Directive:
Copy out every line in the entries below that includes "scene".
-- START --
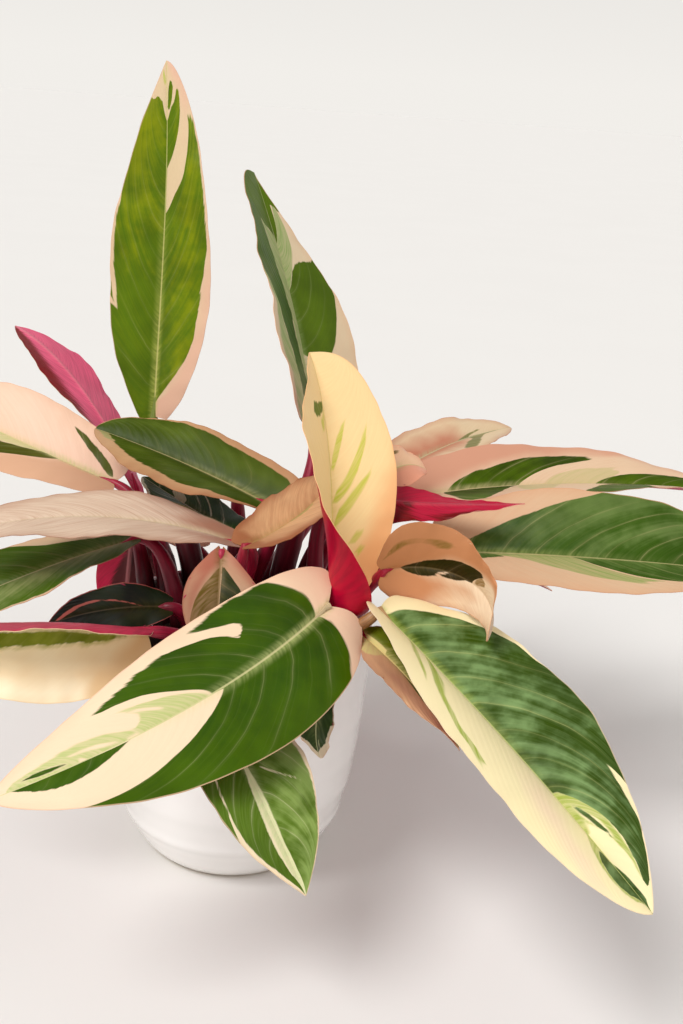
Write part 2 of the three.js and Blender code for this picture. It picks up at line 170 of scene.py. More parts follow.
def ring_grid(rings, sides):
    """Faces of a tube of rings of points, wound to face outwards when the rings run
    along +Z and turn counter-clockwise, with the first and last point as its poles."""
    ring, side = np.meshgrid(np.arange(rings - 1), np.arange(sides), indexing="ij")
    here = 1 + ring * sides + side
    beside = 1 + ring * sides + (side + 1) % sides
    walls = np.stack([here, beside, beside + sides, here + sides], -1).reshape(-1, 4)
    k = np.arange(sides)
    last = 1 + (rings - 1) * sides
    foot = np.stack([np.zeros_like(k), 1 + (k + 1) % sides, 1 + k], -1)
    head = np.stack([np.full_like(k, last + sides), last + k, last + (k + 1) % sides], -1)
    return walls.tolist() + foot.tolist() + head.tolist()


def turned(radii, heights, sides):
    """A profile carried round the Z axis: x = radius cos a, y = radius sin a. Its first
    and last points lie on the axis and become the poles."""
    angle = np.arange(sides) * 2 * math.pi / sides
    inner_radii, inner_heights = radii[1:-1, None], heights[1:-1, None]
    rings = np.stack(
        [inner_radii * np.cos(angle), inner_radii * np.sin(angle), inner_heights + 0 * angle], -1
    )
    poles = [[[0, 0, heights[0]]], rings.reshape(-1, 3), [[0, 0, heights[-1]]]]
    return np.vstack(poles), ring_grid(len(radii) - 2, sides)


def wall_radius(height):
    """The outer wall's radius: the outline's straight steps, evened out over 8 mm, with
    each throwing ring added as a low bell."""
    spread = np.linspace(-4, 4, 9)
    reach = np.minimum(1, np.asarray(height) / 4)  # no evening out below the foot
    nearby = np.asarray(height)[:, None] + spread * reach[:, None]
    radius = np.interp(nearby, WALL_HEIGHTS, WALL_RADII).mean(1)
    for centre, relief, breadth in THROWING_RINGS:
        radius = radius + relief * np.exp(-(((height - centre) / breadth) ** 2))
    return radius


low_wall = np.linspace(FOOT_BEVEL, 24, 32)
outside = np.concatenate([low_wall, np.linspace(25, POT_HEIGHT - LIP, 96)])
inside = np.linspace(POT_HEIGHT - LIP, POT_FLOOR + INNER_CORNER, 40)
over_lip = np.radians(np.linspace(0, 180, 11))[1:-1]
hollow = FOOT_RADIUS - FOOT_RING
pot_radii = np.concatenate([
    [0, hollow - FOOT_RECESS, hollow, FOOT_RADIUS - FOOT_BEVEL],
    wall_radius(outside),
    RIM_RADIUS - LIP + LIP * np.cos(over_lip),
    wall_radius(inside) - POT_WALL,
    [wall_radius(np.array([POT_FLOOR]))[0] - POT_WALL - INNER_CORNER, 0],
])
pot_heights = np.concatenate([
    [FOOT_RECESS, FOOT_RECESS, 0, 0], outside,
    POT_HEIGHT - LIP + LIP * np.sin(over_lip), inside, [POT_FLOOR, POT_FLOOR],
])

glaze = Finish("white_glaze", IOR=1.52, Coat_Weight=0.35, Coat_Roughness=0.06)
pot_place = glaze.place()
pooled = glaze.blend(glaze.noise(pot_place, 22.0), "#F1EFEC", "#F8F6F3")
bare_clay = glaze.blend(glaze.noise(pot_place, 900.0), "#D8C9B4", "#C2AE96")
glazed = pot_place.split(2).rise(0.0012, 0.002)  # the foot ring is wiped bare
glaze.set(
    Base_Color=glaze.blend(glazed, bare_clay, pooled),
    Roughness=glazed.rise(0.0, 1.0, 0.8, 0.16),
)
glaze.bump(glaze.noise(pot_place, 140.0, 2.0), 0.12, 0.0004)

pot = piece_of("glazed_pot", *turned(pot_radii, pot_heights, POT_SIDES), [glaze], sharp_over=70)
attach(pot, "root")
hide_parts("pot")

# ---------------------------------------------------------------------------
# Soil. Dark potting compost of peat and composted bark, firmed in by hand to a
# low crown round the stalks. Crumbs of bark and white perlite lie on it.

SOIL_TOP = 122.0  # where the soil meets the wall
SOIL_CROWN = 4.0
SOIL_DEPTH = 25.0
SOIL_SIDES = 150
SEAT_GAP = 0.3  # between the soil and the wall
CRUMB_COUNT = 300
PERLITE_SHARE = 0.16
CLOD_COUNT = 46
CLOD_RELIEF = 0.018  # for each millimetre of a wave's length
draw = np.random.default_rng(7)
CLOD_WAVES = np.stack([  # length, heading and start of each
    draw.uniform(3, 14, CLOD_COUNT),
    draw.uniform(0, 2 * math.pi, CLOD_COUNT),
    draw.uniform(0, 6.28, CLOD_COUNT),
], -1)


def soil_height(x, y):
    """The crown, high in the middle and eased to the wall, under 46 crossing waves of
    3 to 14 mm that stand for the clods."""
    crown = SOIL_TOP + SOIL_CROWN * np.array([1, 0.9, 0.4, 0])
    height = np.interp(np.hypot(x, y), [0, 24, 52, 71], crown)
    for length, heading, start in CLOD_WAVES:
        run = (x * math.cos(heading) + y * math.sin(heading)) * 2 * math.pi / length
        height = height + CLOD_RELIEF * length * np.sin(run + start)
    return height


soil_wall = wall_radius(np.array([SOIL_TOP]))[0] - POT_WALL - SEAT_GAP
soil_radii = np.concatenate([[0, soil_wall - 2], np.linspace(soil_wall, 0, 62)])
soil_heights = np.full(soil_radii.shape, SOIL_TOP - SOIL_DEPTH)
soil_points, soil_faces = turned(soil_radii, soil_heights, SOIL_SIDES)
on_top = slice(1 + SOIL_SIDES, None)
soil_points[on_top, 2] = soil_height(soil_points[on_top, 0], soil_points[on_top, 1])

compost = Finish("potting_compost", Roughness=0.95, Specular_IOR_Level=0.25)
soil_place = compost.place()
damp = compost.blend(compost.noise(soil_place, 90.0), "#17110D", "#3A2A1F")
fibres = compost.noise(soil_place, 900.0, 4.0, 0.7).rise(0.58, 0.7)
compost.set(Base_Color=compost.blend(fibres, damp, "#5C4632"))
compost.bump(compost.noise(soil_place, 700.0, 5.0, 0.7), 0.9, 0.0012)

soil = piece_of("potting_soil", soil_points, soil_faces, [compost])
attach(soil, "root")
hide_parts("soil")

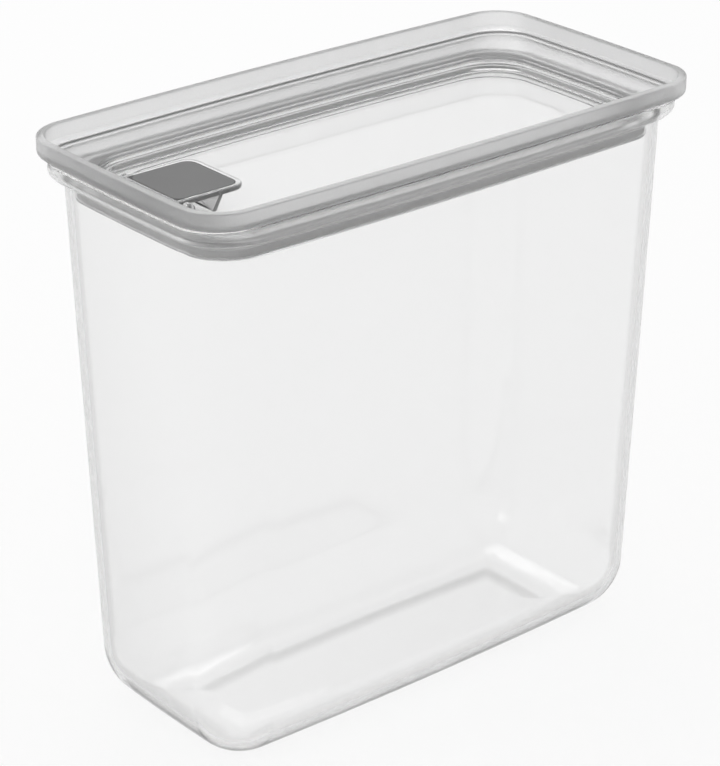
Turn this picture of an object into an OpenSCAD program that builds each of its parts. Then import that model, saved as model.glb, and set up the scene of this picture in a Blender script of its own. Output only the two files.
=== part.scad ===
-- END --
Answer to this exercise:
Write part 2 of the three.js and Blender code for this picture. It picks up at line 170 of scene.py. More parts follow.
Turn this picture of an object into an OpenSCAD program that builds each of its parts. Then import that model, saved as model.glb, and set up the scene of this picture in a Blender script of its own. Output only the two files.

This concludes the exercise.